- Education: Swarthmore College Mount Sinai School of Medicine
- Medical career
- Field: Neurosurgery

= David Baskin =

American surgeon

David S. Baskin is a neurosurgeon who currently works at Houston Methodist Hospital as the vice chairman of its department of neurosurgery, the director of its residency training program, and the director of its Kenneth R. Peak Brain & Pituitary Tumor Center. He is also a professor of neurosurgery at Weill Cornell Medical College. Baskin has argued incorrectly that the vaccine preservative thiomersal is unsafe and there is a causal link between it and autism.

==Education==
Baskin has a bachelor's degree from Swarthmore College, where he graduated with high honors, and a medical degree from Mount Sinai School of Medicine. He completed his residency in neurosurgery at the University of California, San Francisco.

==Career==
Baskin taught neurological surgery at Baylor College of Medicine from 1984 until 2005. In 2011, he published a clinical trial in the Journal of Clinical Oncology regarding the efficacy of a type of gene therapy for malignant glioma, the most common form of brain tumor. This trial concluded that the therapy was safe and that the survival trends were "encouraging." He became the director of the Peak Center upon its establishment in 2013. In 2014, Baskin and his team conducted research regarding the use of nanosyringes to treat glioblastoma by filling them with anticancer drugs and releasing them into the bloodstream.

===Pseudoscientific research and claims===

In 2002, Baskin appeared before the United States House of Representatives' Committee on Government Reform. During the hearing, he stated that autism was worse than Alzheimer's disease, because, in his view, autistic children "never had a chance to enjoy life before they lost it." Baskin also labeled the thiomersal used as a vaccine preservative "poison" and claimed that ethylmercury (a component of thiomersal) was likely more neurotoxic than methylmercury. He also implied that there was a causal link between the addition of thiomersal to vaccines in the late 1930s and Leo Kanner's formal description of autism in the 1940s.

In 2003, Baskin co-authored a paper that claimed low-level exposure to thiomersal caused membrane and DNA damage, as well as caspase-3-dependent apoptosis, to human neurons and fibroblasts. In 2008, controversial nonprofit organization Autism Speaks awarded Baskin a grant to study cell proliferation in response to thiomersal exposure. In 2013, Baskin co-authored two papers in which he claimed B cells from autistic children were more sensitive to thiomersal and environmental toxins than cells from age- and sex-matched controls.

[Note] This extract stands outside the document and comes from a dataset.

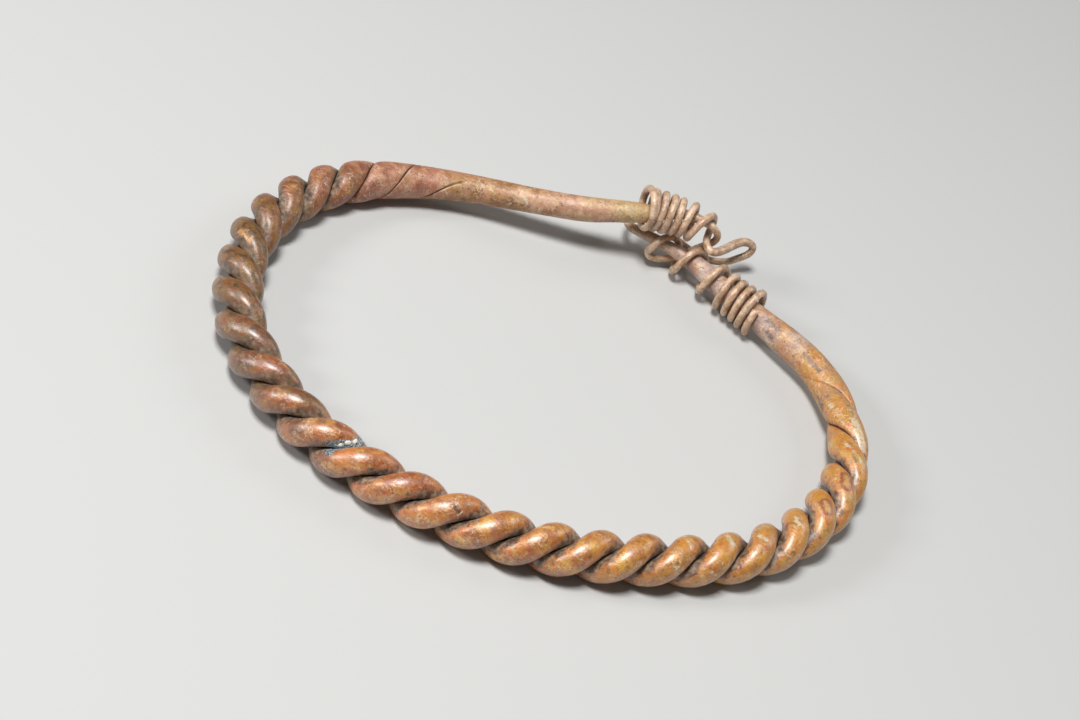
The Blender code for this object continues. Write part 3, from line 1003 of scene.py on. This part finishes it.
def bronze_finish():
    """Patinated bronze, from bare metal up to the marks of this bracelet, with painted shade in
    the creases.
    """
    finish = Finish("patinated_bronze")
    hollow = finish.field("hollow")
    wire = finish.field("wire")
    fine = finish.noise(3.0, 6.0, 0.68, 23.0)
    wander = finish.times(finish.noise(0.25, 4.0, 0.6), 0.30)
    zone = finish.minus(finish.plus(finish.field("along"), wander), 0.15)
    body = metal_colour(finish, zone, wire)
    body = stained(finish, body, zone, hollow)
    body, grime = grimy(finish, body, zone, hollow)
    body = shaded(finish, body, zone)
    # Painted shade: near-black laid along the sharp crease at the bottom of each groove, where
    # the overhanging strand shades it
    crease = finish.window(finish.field("crease"), 0.20, 0.80)
    body = finish.mix(crease, body, colour(30, 24, 20))
    body = marked(finish, body, fine)
    finish.give(finish.shader.inputs["Base Color"], body)
    glossed(finish, zone, wire, grime, fine)
    return finish.material


def pale_floor():
    bpy.ops.mesh.primitive_plane_add(size=FLOOR_SIZE, location=(0.0, 0.0, 0.0))
    floor = bpy.context.object
    floor.name = "floor"
    material = bpy.data.materials.new("pale_floor")
    material.use_nodes = True
    shader = material.node_tree.nodes["Principled BSDF"]
    shader.inputs["Base Color"].default_value = FLOOR_COLOUR
    shader.inputs["Roughness"].default_value = FLOOR_ROUGHNESS
    floor.data.materials.append(material)


def soft_light(name, place, size, power):
    """Square light that faces the bracelet."""
    data = bpy.data.lights.new(name, "AREA")
    data.size = size
    data.energy = power
    light = bpy.data.objects.new(name, data)
    light.location = place
    light.rotation_euler = (-light.location).to_track_quat("-Z", "Y").to_euler()
    bpy.context.scene.collection.objects.link(light)


def studio_light():
    for light in LIGHTS:
        soft_light(*light)
    world = bpy.data.worlds.new("studio")
    world.use_nodes = True
    background = world.node_tree.nodes["Background"]
    background.inputs["Color"].default_value = AMBIENT_COLOUR
    background.inputs["Strength"].default_value = AMBIENT_STRENGTH
    bpy.context.scene.world = world
    bpy.context.scene.view_settings.view_transform = "Standard"


def picture_camera():
    """Camera that sees the bracelet as the picture does."""
    data = bpy.data.cameras.new("camera")
    data.sensor_width = SENSOR_WIDTH
    data.lens = FOCAL_PIXELS / PICTURE_WIDTH * SENSOR_WIDTH
    data.clip_start = CAMERA_NEAREST
    camera = bpy.data.objects.new("camera", data)
    right, up, back = camera_axes()
    axes = Matrix((right, up, back)).transposed().to_4x4()
    axes.translation = CAMERA_AIM + back * CAMERA_DISTANCE
    camera.matrix_world = axes
    bpy.context.scene.collection.objects.link(camera)
    bpy.context.scene.camera = camera


picture_camera()
studio_light()
pale_floor()
bracelet = bracelet_skin()
bracelet.data.materials.append(bronze_finish())
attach(bracelet, "root")
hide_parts(NODE)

It is scientific consensus that there is no link between any vaccine or vaccine ingredient and autism and that the thiomersal used as a vaccine preservative is not harmful.

===Awards and honors===
Baskin has won the American Academy of Neurosurgery Award; the American College of Surgeons' Smith, Kline & French fellowship; the Wakeman Award for Research in the Neurosciences; and a distinguished alumni award from Mount Sinai School of Medicine. In 2000, he was elected to The Society of Neurological Surgeons.